Exercise description ::
Output, word for word, every line from the start of the listing down to and including the line that contains "return made"; include nothing else.

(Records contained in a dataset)

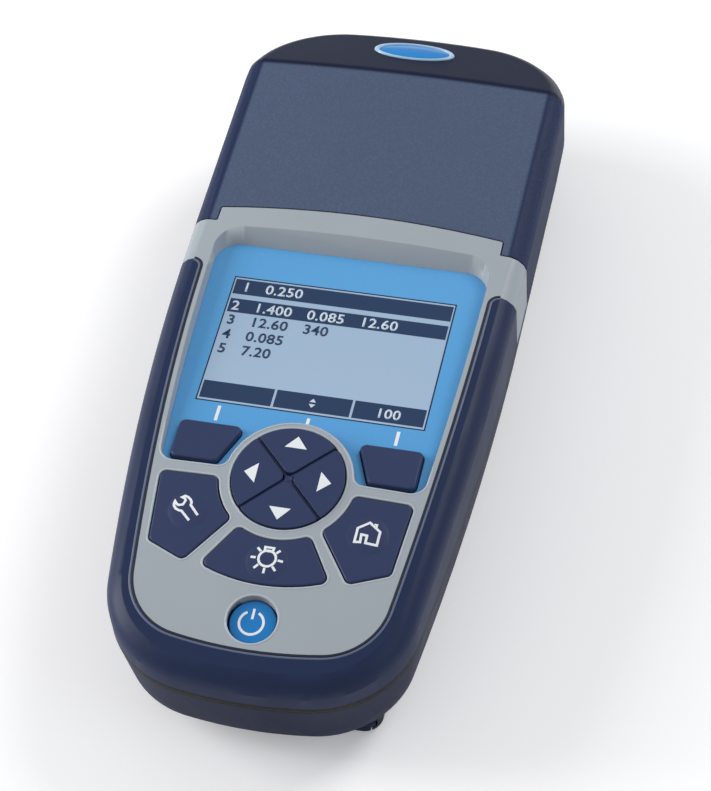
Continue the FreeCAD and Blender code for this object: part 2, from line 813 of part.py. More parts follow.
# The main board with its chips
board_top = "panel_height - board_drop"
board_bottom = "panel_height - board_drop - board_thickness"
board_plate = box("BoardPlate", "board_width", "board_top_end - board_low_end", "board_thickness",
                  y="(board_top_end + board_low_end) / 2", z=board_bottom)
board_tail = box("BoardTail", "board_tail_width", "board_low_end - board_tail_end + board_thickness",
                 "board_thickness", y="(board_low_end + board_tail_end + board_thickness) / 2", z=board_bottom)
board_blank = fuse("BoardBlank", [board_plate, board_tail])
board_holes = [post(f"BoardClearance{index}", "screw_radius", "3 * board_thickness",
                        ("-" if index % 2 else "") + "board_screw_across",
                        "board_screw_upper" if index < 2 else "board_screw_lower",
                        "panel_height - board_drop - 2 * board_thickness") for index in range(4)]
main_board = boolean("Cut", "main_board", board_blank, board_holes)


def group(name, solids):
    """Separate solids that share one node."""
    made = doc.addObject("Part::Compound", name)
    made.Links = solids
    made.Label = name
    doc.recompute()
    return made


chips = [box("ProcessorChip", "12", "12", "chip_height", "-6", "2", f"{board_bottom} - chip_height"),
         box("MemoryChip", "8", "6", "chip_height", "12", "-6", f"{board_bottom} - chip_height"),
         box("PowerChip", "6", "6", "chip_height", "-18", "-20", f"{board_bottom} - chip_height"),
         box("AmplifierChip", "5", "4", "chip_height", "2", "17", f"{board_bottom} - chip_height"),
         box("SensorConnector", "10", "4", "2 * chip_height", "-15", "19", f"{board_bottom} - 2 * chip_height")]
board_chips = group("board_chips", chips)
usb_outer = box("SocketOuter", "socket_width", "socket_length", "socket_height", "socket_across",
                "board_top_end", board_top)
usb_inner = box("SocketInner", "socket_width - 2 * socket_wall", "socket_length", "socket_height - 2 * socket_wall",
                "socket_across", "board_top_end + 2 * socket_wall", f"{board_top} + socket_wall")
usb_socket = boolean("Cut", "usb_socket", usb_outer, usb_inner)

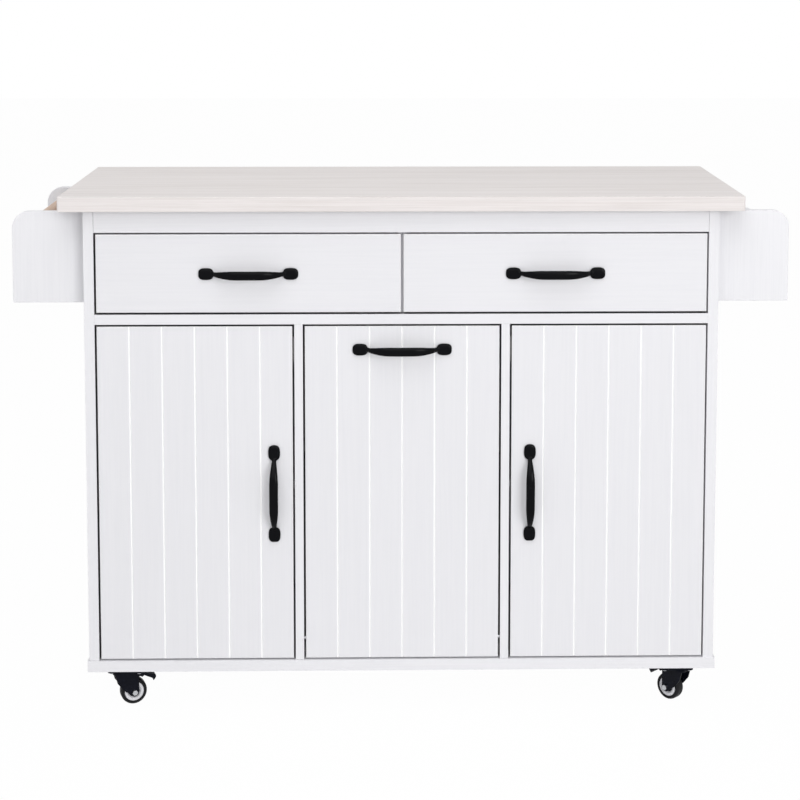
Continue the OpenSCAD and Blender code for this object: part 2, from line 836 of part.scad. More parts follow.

Response to this exercise ::
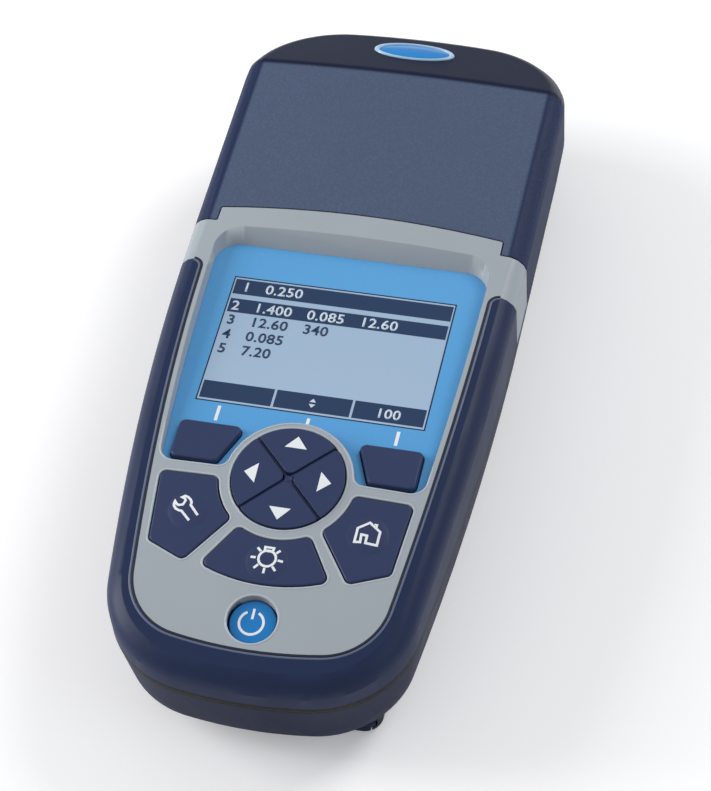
Continue the FreeCAD and Blender code for this object: part 2, from line 813 of part.py. More parts follow.
# The main board with its chips
board_top = "panel_height - board_drop"
board_bottom = "panel_height - board_drop - board_thickness"
board_plate = box("BoardPlate", "board_width", "board_top_end - board_low_end", "board_thickness",
                  y="(board_top_end + board_low_end) / 2", z=board_bottom)
board_tail = box("BoardTail", "board_tail_width", "board_low_end - board_tail_end + board_thickness",
                 "board_thickness", y="(board_low_end + board_tail_end + board_thickness) / 2", z=board_bottom)
board_blank = fuse("BoardBlank", [board_plate, board_tail])
board_holes = [post(f"BoardClearance{index}", "screw_radius", "3 * board_thickness",
                        ("-" if index % 2 else "") + "board_screw_across",
                        "board_screw_upper" if index < 2 else "board_screw_lower",
                        "panel_height - board_drop - 2 * board_thickness") for index in range(4)]
main_board = boolean("Cut", "main_board", board_blank, board_holes)


def group(name, solids):
    """Separate solids that share one node."""
    made = doc.addObject("Part::Compound", name)
    made.Links = solids
    made.Label = name
    doc.recompute()
    return made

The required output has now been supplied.